In a message dated 9/14/99 4:21:36 PM Eastern Daylight Time, Matekopoko@AOL.COM writes:


Uganda leader says army killed warriors in clashes

Reuters, 14 September 1999

KAMPALA, Sept 14 (Reuters) - President Yoweri Museveni acknowleged on Tuesday his troops had opened fire on and killed a significant number of tribal warriors in an effort to stop ethnic clashes in eastern Uganda last week.

The army said on Monday that up to 400 people had died in three days of ethnic fighting between pastoralist communities, and said it was forced to step in to quell the clashes.
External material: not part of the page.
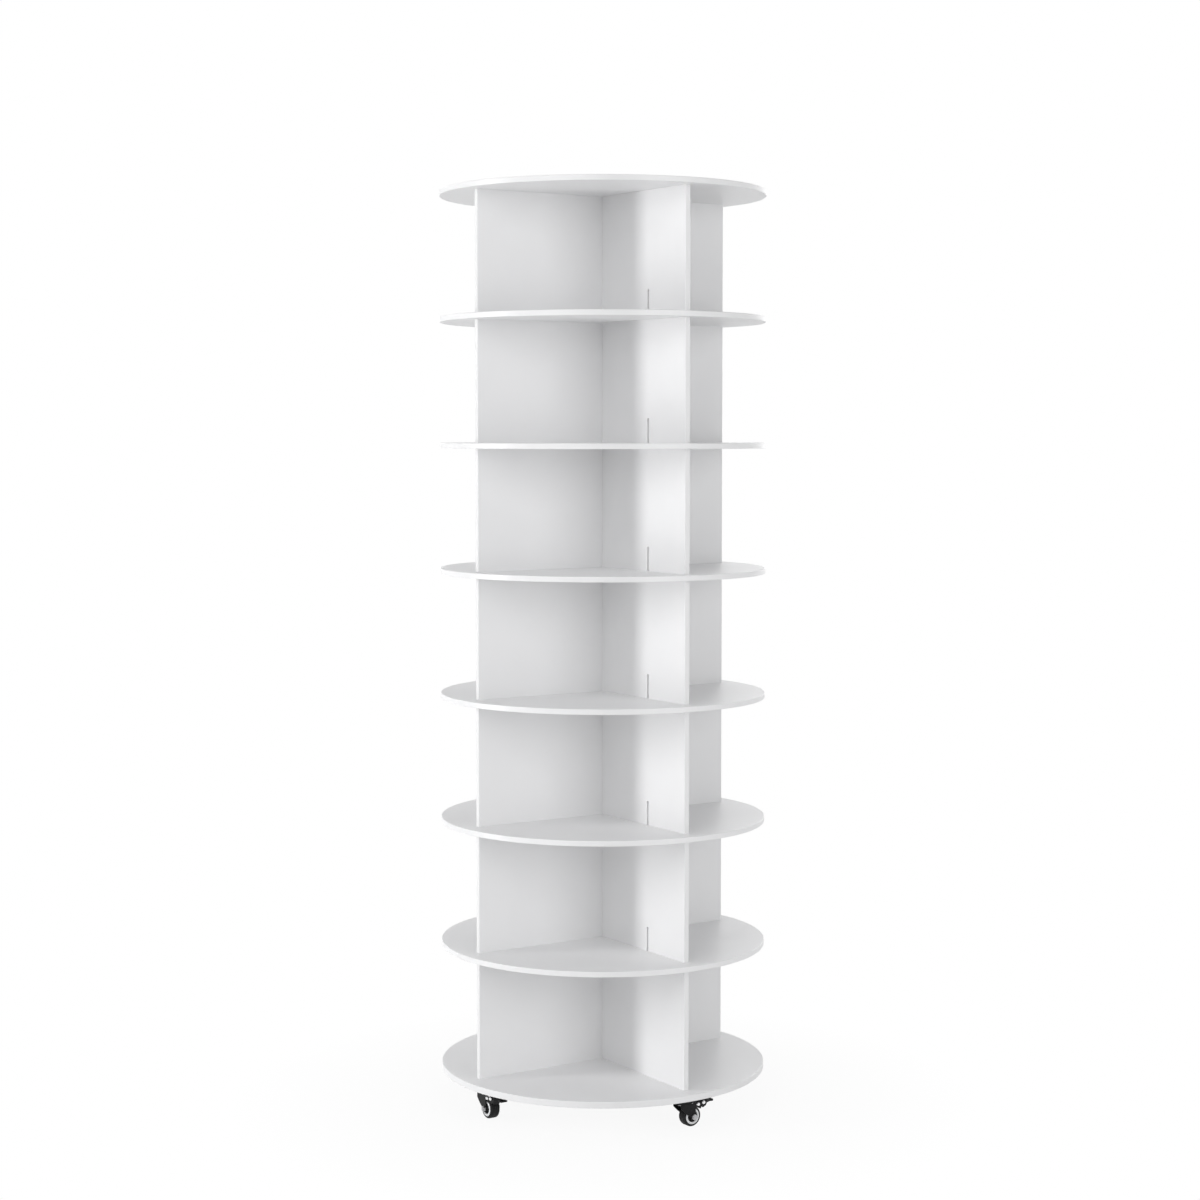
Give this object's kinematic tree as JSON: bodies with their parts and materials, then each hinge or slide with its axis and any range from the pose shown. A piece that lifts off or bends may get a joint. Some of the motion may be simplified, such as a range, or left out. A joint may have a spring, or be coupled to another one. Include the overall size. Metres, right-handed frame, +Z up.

But the independent Monitor newspaper said survivors blamed 300 of the deaths on indiscriminate firing on the area by the army from helicopter gunships.

"It is true we killed quite a bit of those people, but they were armed warriors," Museveni told a news conference. "I don't know how many they killed but they were warriors."

An army source told Reuters about 100 people had been killed by government soldiers.

The clashes began when Bakora ethnic warriors from the Karimojong group attacked the rival Matheniko group from the same Karimojong tribe last Thursday in the Kalosarich area, some 250 km (150 miles) east of the capital Kampala.

Museveni said the initial raid came in revenge for a similar attack last month. The army earlier said at least 40 people died in the August raid, but one aid group said around 160 were now known to have died.

Museveni said the army had moved in with helicopters and armoured vehicles to end the fighting.

He also said the army had launched a separate operation against a different Karimojong community on September 9 after warriors ambushed a military convoy in July, stealing weapons and ammunition. He said 26 of the "ringleaders" had been arrested and a lot of arms and 250 cows recovered.

"We are continuing the operation," he said.

Cattle rustling is common in the remote area where the fighting took place.

It is made more violent by the availability of assault rifles, which came into circulation after the overthrow of dictator Idi Amin in 1979 and are also available as a result of a long-running civil war in neighbouring Sudan.